Tuesday, February 08, 2011

Links and Notes

* An excellent discussion of Michael Jackson at "Catholic Kung Fu"

* Apparently there's a campaign building to encourage the producers of the next Superman movie to cast Rashida Jones as the next Lois Lane; and I have to say, she could pull it off. Lois Lane has never really been done justice on the screen, whether small or large, although Margot Kidder did manage to convey something of the personality of a girl who could be a top-notch reporter at a major newspaper. What one really needs is an actress who can play smart, level-headed, dynamic, and ambitious. And Jones could probably manage it.

* Massimo Pigliucci reviews Harris's The Moral Landscape. This is pretty much how to criticize Harris.

* The Mississippi River System laid out like a subway map.

* I was reading about recently for examples of magic grinder myths; I remember reading a version of one a very long time ago that was very striking, and some of the details have always stayed with me. I was looking for that version, but I didn't find the exact version -- there are so many variations. But here are a few that I did find:

Gróttasöngr (the prototype of most magic grinder myths of the Why-the-Sea-is-Salt type)
Why the Sea is Salt (a simple prose version of the above)
Why the Sea is Salt (a modernized version for kids to act out)
Why the Sea is Salt by Sarah Cone Bryant (which adds a Rich Brother / Poor Brother theme)

The version I remember reading definitely had bacon as a key plot theme, so the kid's play is likely from the same source, or at least a related one.

* Which incidentally led me to look for a version of what was once one of my favorite fairy tales, The Magic Tinderbox (another version, which tries harder to keep the tone of Anderson's original). I always remember the dog with eyes like millstones -- somehow I find that more striking a description than the one with eyes like the Round Tower. "The Magic Tinderbox" was one of Anderson's first tales. There are other variations on the tale, like The Three Dogs and The Blue Light.

* An equation for assigning a dollar value to planets. The point seems widely misunderstood, and I've seen this misreported even on economics blogs; the equation isn't supposed to (and doesn't) put a price tag on the planet: it's supposed to give an approximate value, using the expected success of the Kepler mission, on the discovery of a planet from wherever you are (in our case Earth) in light of (a) how Earth-like it is in features known to be valuable for life and (b) how soon you've made the discovery relative to the Kepler mission. So for instance, we've already discovered one perfectly Earth-like planet from Earth, and did so a very long time ago: Earth itself. And the equation puts the value of that discovery at a bit over 5 quadrillion dollars. Mars and Venus were discovered a long time ago from Earth, but Venus has more of the features in question than Mars (closer in mass, etc.) and, due to one of the weird quirks in the equation actually gets a bump up just because it's closer to the sun, so the discovery of Mars is valued at $14000 and the discovery of Venus originally very high but now (given our current information about its surface temperature) at less than a cent.

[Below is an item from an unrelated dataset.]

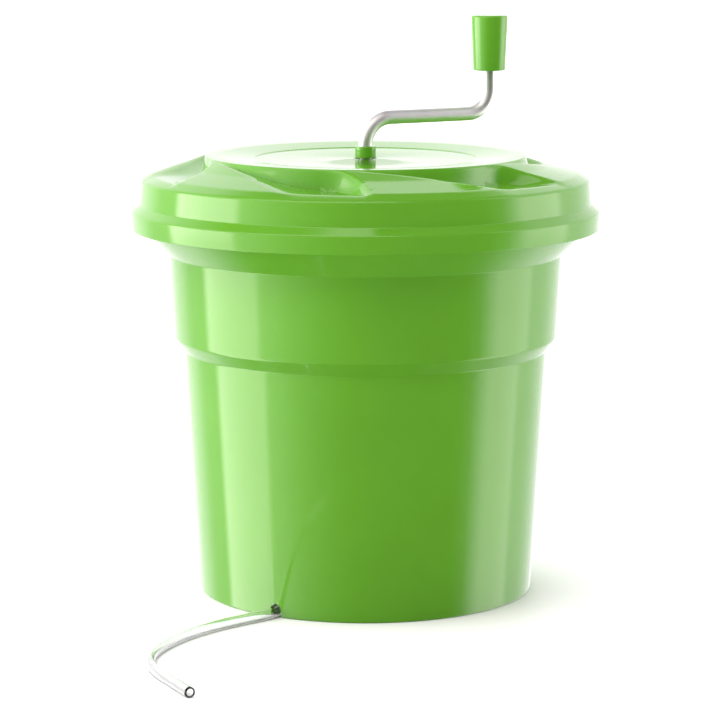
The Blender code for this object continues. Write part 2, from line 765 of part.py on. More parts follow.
def make_case(holes):
    """Cup that closes the gears in from below, its ring gear and its screws."""
    floor_top = CASE_FLOOR + CASE_FLOOR_T
    flange_foot = FLANGE_TOP - FLANGE_T
    case = turned("gear_housing", [
        (SHAFT_R + GAP, floor_top),
        (CASE_R - CASE_WALL, floor_top),
        (CASE_R - CASE_WALL, FLANGE_TOP),
        (FLANGE_R, FLANGE_TOP),
        (FLANGE_R, flange_foot),
        (CASE_R, flange_foot),
        (CASE_R, CASE_FLOOR, 2 * MM),
        (SHAFT_R + GAP, CASE_FLOOR),
    ], "case_plastic")
    combine(case, holes, 'DIFFERENCE')

    inner = gear_outline(RING_TEETH, 0.75 * MODULE, 1.2 * MODULE, -1, 180.0 / RING_TEETH)
    ring_r = CASE_R - CASE_WALL - 2 * GAP
    annulus = cylinder("ring_gear", ring_r, floor_top + GAP, GEAR_TOP, "gear_plastic", ROUND_STEPS)
    teeth = prism("ring_teeth", [(floor_top - 2 * MM, inner), (GEAR_TOP + 4 * MM, inner)])
    combine(annulus, teeth, 'DIFFERENCE')

    pieces = [case, annulus]
    head_top = flange_foot - GAP
    for k, (x, y) in enumerate(around(SCREWS, SCREW_PCR, 45.0)):
        pieces.append(turned(f"housing_screw_{k + 1}", [
            (0.0, 302.6 * MM),
            (SCREW_R, 302.6 * MM),
            (SCREW_R, head_top),
            (SCREW_HEAD_R, head_top),
            (SCREW_HEAD_R, head_top - 2.4 * MM, 0.8 * MM),
            (0.0, head_top - 2.4 * MM),
        ], "steel", 12, (x, y, 0.0)))
    return pieces


# ----------------------------------------------------------------------- crank
def rod_route():
    """Centre line of the crank rod: up out of the lid, level, and up again."""
    out = KNOB_AXIS.normalized()
    up = Vector((0.0, 0.0, 1.0))
    level = ROD_BEND_Z + LOW_BEND_R
    route = [up * ROD_FOOT]
    for k in range(7):
        angle = math.radians(90 * k / 6)
        route.append(out * (LOW_BEND_R * (1 - math.cos(angle)))
                     + up * (ROD_BEND_Z + LOW_BEND_R * math.sin(angle)))
    start = KNOB_AXIS.length - HIGH_BEND_R
    for k in range(7):
        angle = math.radians(90 * k / 6)
        route.append(out * (start + HIGH_BEND_R * math.sin(angle))
                     + up * (level + HIGH_BEND_R * (1 - math.cos(angle))))
    route.append(KNOB_AXIS + up * ROD_TOP)
    return route


def make_carrier():
    """Planet carrier: a plate, a hub on the rod and a boss for each planet's pin."""
    plate_foot = 289.5 * MM
    carrier = cylinder("planet_carrier", 42 * MM, plate_foot, 294.0 * MM, "gear_plastic",
                       ROUND_STEPS)
    orbit = around(PLANETS, ORBIT_R)
    boss_foot = GEAR_TOP + 0.6 * MM
    hub = posts("carrier_hub", HUB_R, boss_foot, plate_foot + MM, [(0.0, 0.0)], SMALL_STEPS)
    bosses = posts("carrier_bosses", 6 * MM, boss_foot, plate_foot + MM, orbit, 16)
    combine(carrier, hub, 'UNION')
    combine(carrier, bosses, 'UNION')
    rod_hole = posts("rod_hole", ROD_R + GAP, boss_foot - MM, 296 * MM, [(0.0, 0.0)], SMALL_STEPS)
    pin_holes = posts("pin_holes", PLANET_PIN_R + GAP, boss_foot - MM, 296 * MM, orbit, 16)
    combine(carrier, rod_hole, 'DIFFERENCE')
    combine(carrier, pin_holes, 'DIFFERENCE')
    return carrier


def make_crank():
    """Everything that turns with the crank rod."""
    rod = meshed(tube_curve("crank_rod", rod_route(), ROD_R, 4, "satin_rod"))
    carrier = make_carrier()

    across = Matrix.Translation((0.0, 0.0, CROSS_PIN_Z)) @ Matrix.Rotation(math.pi / 2, 4, 'X')
    for name, radius, length, mat in (
            ("cross_pin_hole", CROSS_PIN_R + GAP, 30 * MM, None),
            ("cross_pin", CROSS_PIN_R, 19 * MM, "steel")):
        bm = bmesh.new()
        bmesh.ops.create_cone(bm, cap_ends=True, segments=12, radius1=radius, radius2=radius,
                              depth=length, matrix=across)
        mesh = bpy.data.meshes.new(name)
        bm.to_mesh(mesh)
        bm.free()
        made = place(name, mesh, mat)
        if mat is None:
            combine(rod, made, 'DIFFERENCE')
            combine(carrier, made, 'DIFFERENCE')
    pieces = [rod, carrier, made]

    pieces.append(turned("shaft_collar", [
        (ROD_R + GAP, ROD_BEND_Z),
        (COLLAR_R, ROD_BEND_Z, 0.5 * MM),
        (COLLAR_R, DISC_Z + GAP),
        (ROD_R + GAP, DISC_Z + GAP),
    ], "green_plastic", SMALL_STEPS))

    for k, (x, y) in enumerate(around(PLANETS, ORBIT_R)):
        spot = (x, y, 0.0)
        pieces.append(cylinder(f"planet_pin_{k + 1}", PLANET_PIN_R, 265.5 * MM, 293.7 * MM,
                               "steel", 16, spot))
        pieces.append(ring(f"planet_clip_{k + 1}", PLANET_PIN_R + GAP, 5 * MM, 266.0 * MM,
                           GEAR_FOOT - GAP, "steel", spot))

    # Push-on ring that keeps the grip on the rod, inside the grip's chamber
    clip_foot = GRIP_CHAMBER_FOOT + 0.6 * MM
    pieces.append(ring("grip_clip", ROD_R + GAP, 7.4 * MM, clip_foot, clip_foot + 1.6 * MM, "steel",
                       KNOB_AXIS))
    hang(axis_empty("crank_axis"), pieces)


def make_grip():
    """Tapered grip that turns on the rod, and the plug that closes its top."""
    grip = turned("grip", [
        (GRIP_CHAMBER_R, GRIP_TOP),
        (GRIP_TOP_R, GRIP_TOP, 1.3 * MM),
        (GRIP_FOOT_R, GRIP_FOOT, 0.6 * MM),
        (ROD_R + GAP, GRIP_FOOT),
        (ROD_R + GAP, GRIP_CHAMBER_FOOT),
        (GRIP_CHAMBER_R, GRIP_CHAMBER_FOOT),
    ], "green_plastic", GRIP_STEPS, KNOB_AXIS, 2)
    cap_r = GRIP_CHAMBER_R - GAP
    cap = turned("grip_cap", [
        (0.0, GRIP_TOP),
        (cap_r, GRIP_TOP, 0.3 * MM),
        (cap_r, GRIP_TOP - 5 * MM),
        (0.0, GRIP_TOP - 5 * MM),
    ], "green_plastic", GRIP_STEPS, KNOB_AXIS)
    hang(axis_empty("grip_axis", KNOB_AXIS), [grip, cap])


def make_planets():
    """Three planet gears, in mesh with the sun and the ring at rest."""
    for k, (x, y) in enumerate(around(PLANETS, ORBIT_R)):
        spot = (x, y, 0.0)
        gear = make_gear(f"planet_gear_{k + 1}", PLANET_TEETH, PLANET_PIN_R + GAP, spot, 0.0,
                         "gear_plastic")
        hang(axis_empty(f"planet_axis_{k + 1}", spot), [gear])


def make_output():
    """Sun gear on the output shaft, with the dog that drives the basket."""
    sun = make_gear("sun_gear", SUN_TEETH, SHAFT_R + GAP, (0.0, 0.0, 0.0), 0.0, "gear_plastic")
    screw_r = 2.0 * MM
    floor_top = CASE_FLOOR + CASE_FLOOR_T
    flange_top = GEAR_FOOT - GAP
    hole_top = 255.0 * MM
    shaft = turned("output_shaft", [
        (0.0, GEAR_TOP - 0.2 * MM),
        (SHAFT_R, GEAR_TOP - 0.2 * MM),
        (SHAFT_R, flange_top),
        (10.0 * MM, flange_top),
        (10.0 * MM, floor_top + GAP),
        (SHAFT_R - 0.3 * MM, floor_top + GAP),
        (SHAFT_R - 0.3 * MM, DOG_FOOT + 0.5 * MM),
        (screw_r + GAP, DOG_FOOT + 0.5 * MM),
        (screw_r + GAP, hole_top),
        (0.0, hole_top),
    ], "steel", SMALL_STEPS)
    hexagon = around(6, DOG_FLATS / math.cos(math.pi / 6) / 2)
    dog = prism("drive_dog", [(DOG_FOOT, hexagon), (DOG_TOP, hexagon)], "gear_plastic")
    combine(dog, posts("dog_bore", SHAFT_R, DOG_FOOT - 5 * MM, DOG_TOP + 5 * MM, [(0.0, 0.0)],
                       SMALL_STEPS), 'DIFFERENCE')
    screw = turned("dog_screw", [
        (0.0, 253.0 * MM),
        (screw_r, 253.0 * MM),
        (screw_r, DOG_FOOT - GAP),
        (8.0 * MM, DOG_FOOT - GAP),
        (8.0 * MM, DOG_FOOT - 2.2 * MM, 0.8 * MM),
        (0.0, DOG_FOOT - 2.2 * MM),
    ], "steel", SMALL_STEPS)
    hang(axis_empty("output_axis"), [sun, shaft, dog, screw])


make_tub()
make_pivot()
make_drain()
make_hose()
make_basket()
lid, screw_holes = make_lid()
lid_pieces = [lid, make_lid_bush()] + make_case(screw_holes)
hang(axis_empty("lid_axis"), lid_pieces)
make_crank()
make_grip()
make_planets()
make_output()
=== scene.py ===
"""Looks of the hand-cranked salad spinner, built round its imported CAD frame.

Metres, +Z up, in the frame's own axes: the spinner's axis is Z and its front
faces -Y. Lengths that the frame doesn't give are named here in metres.
"""
import json
import math

import bmesh
import bpy
import numpy as np
from mathutils import Matrix, Vector


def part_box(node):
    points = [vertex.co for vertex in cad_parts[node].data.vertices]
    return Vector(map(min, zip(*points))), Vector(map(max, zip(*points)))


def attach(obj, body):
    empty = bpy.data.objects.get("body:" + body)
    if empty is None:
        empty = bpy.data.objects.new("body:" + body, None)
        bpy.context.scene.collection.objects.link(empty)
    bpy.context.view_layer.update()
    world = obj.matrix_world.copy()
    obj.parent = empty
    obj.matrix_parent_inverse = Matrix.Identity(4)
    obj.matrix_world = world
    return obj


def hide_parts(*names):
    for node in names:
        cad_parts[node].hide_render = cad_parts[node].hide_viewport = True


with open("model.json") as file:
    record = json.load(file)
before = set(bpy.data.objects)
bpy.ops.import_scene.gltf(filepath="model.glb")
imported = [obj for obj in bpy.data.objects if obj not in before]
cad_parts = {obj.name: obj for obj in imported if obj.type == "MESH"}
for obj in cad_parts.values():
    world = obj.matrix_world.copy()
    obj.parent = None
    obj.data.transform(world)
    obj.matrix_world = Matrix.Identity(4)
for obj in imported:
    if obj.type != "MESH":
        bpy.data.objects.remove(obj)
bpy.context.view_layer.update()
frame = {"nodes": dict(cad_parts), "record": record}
MM = 0.001

# ---------------------------------------------------------------------- camera
CAMERA_AT = (-0.00386, -2.14222, 0.51050)
CAMERA_TILT_DEG = 80.7916
CAMERA_LENS = 152.26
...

* I recently had someone come to my blog by searching for the question, "How does Virginia Woolf kill the Angel in the House?" The answer, of course, is by working to be honest and open in her writing, or, as she put it, flinging the inkpot at the Angel everytime she showed up. You can read more about it in Virginia Woolf's Professions for Women. I talked about Woolf's use of the phrase here.

* Incidentally, everyone should read Woolf's fine skewering of modern poetry, which has the only correct recommendation for learning how to write poetry:
Write then, now that you are young, nonsense by the ream. Be silly, be sentimental, imitate Shelley, imitate Samuel Smiles; give the rein to every impulse; commit every fault of style, grammar, taste, and syntax; pour out; tumble over; loose anger, love, satire, in whatever words you can catch, coerce or create, in whatever metre, prose, poetry, or gibberish that comes to hand. Thus you will learn to write.